Somalia itself is in no condition to be anyone’s reliable instrument. Its parliament approved constitutional amendments in March 2026 extending both presidential and parliamentary terms from four to five years, effectively postponing elections to 2027. Hassan Sheikh Mohamud’s mandate expired on May 15. Talks between the federal government and the opposition collapsed on that same day. A president ruling past his constitutional term, opposed by two federal member states and kept in place partly by Egyptian guns, is an unreliable platform for Cairo’s regional ambitions.
Somalia itself is in no condition to be anyone’s reliable instrument.
Abiy enters a new mandate having built the dam and lost the coast. The cascade will continue regardless—ten dams on the Blue Nile and its tributaries are not a plan for negotiation but a plan for permanent upstream control, implemented one construction cycle at a time. Egypt understands this, which is why the Somalia deployment, the Eritrea alignment, and the Djibouti courtship form a single hydraulic containment strategy: Since Addis Ababa now controls Cairo’s water, Cairo will work to close every door through which Ethiopian trade and military ambition might reach the sea.
Washington is not a spectator in this architecture.

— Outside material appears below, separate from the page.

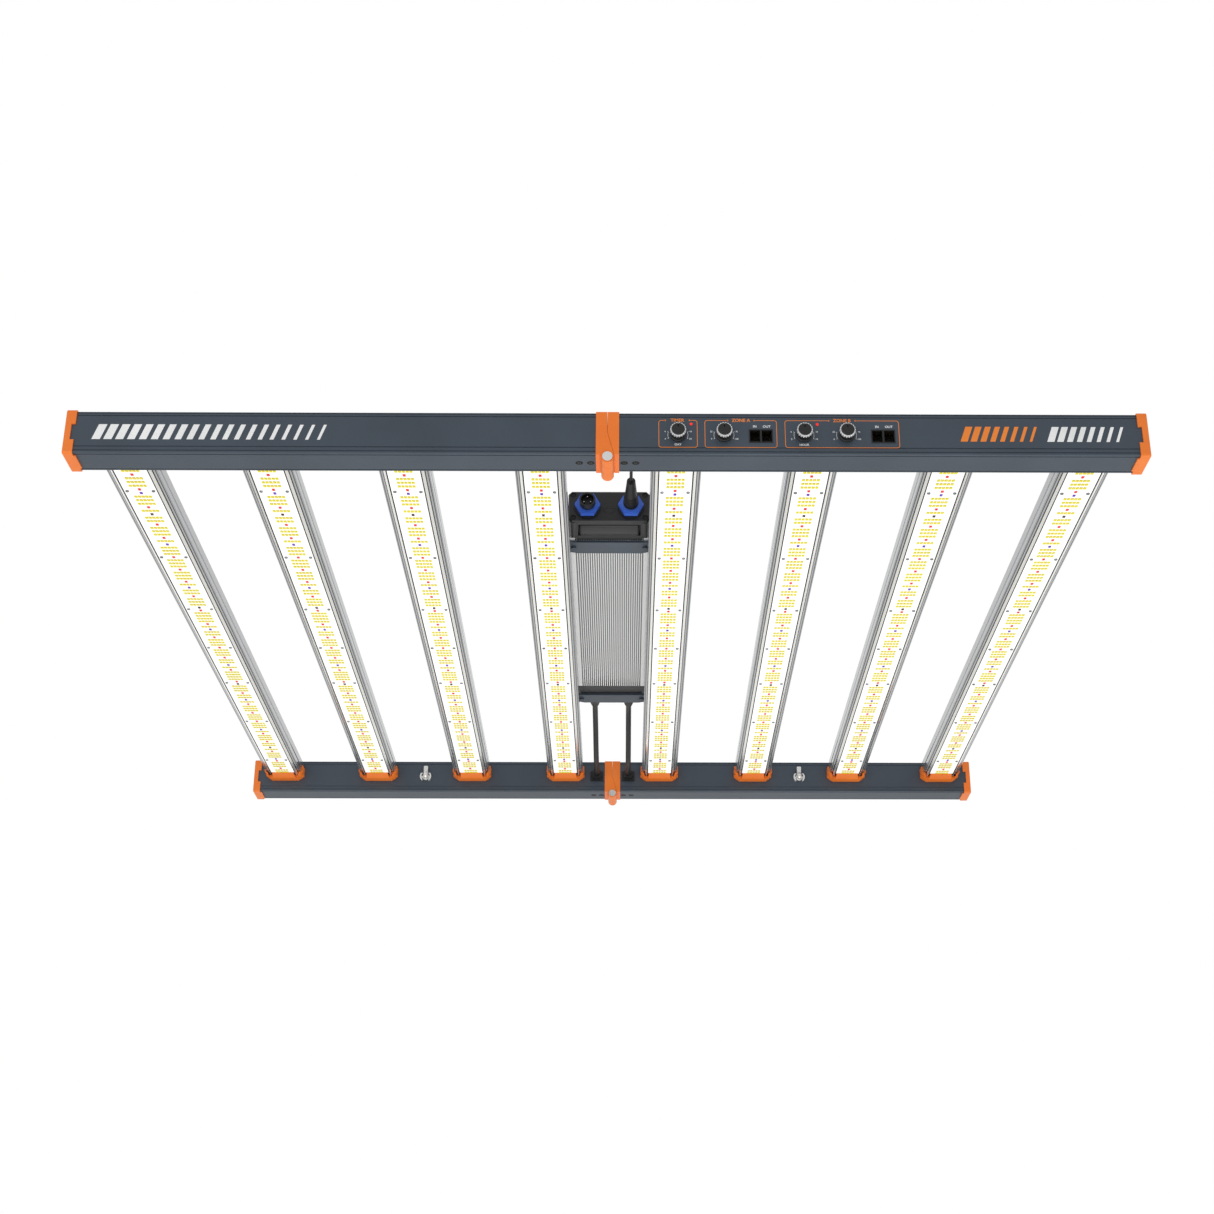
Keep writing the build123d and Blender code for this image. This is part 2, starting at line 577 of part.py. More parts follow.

Camp Lemonnier, AUSSOM’s funding gaps, the National Defense Authorization Act framework for Somaliland security cooperation, and President Donald Trump’s January letter to Egyptian President Abdel Fattah el-Sisi, offering to mediate the Nile dispute, are all American equities in play. Washington is managing them separately, not as components of a single regional competition that is simultaneously a water war, a maritime access contest, and a Gulf proxy rivalry. Abiy’s re-election did not create that competition. It locked it in for another five years—at minimum.
He always was going to win this election. The question his mandate now forces is simpler and more dangerous: Who gets to the coast first? The United States has interests in that answer. It has not yet decided to have a policy.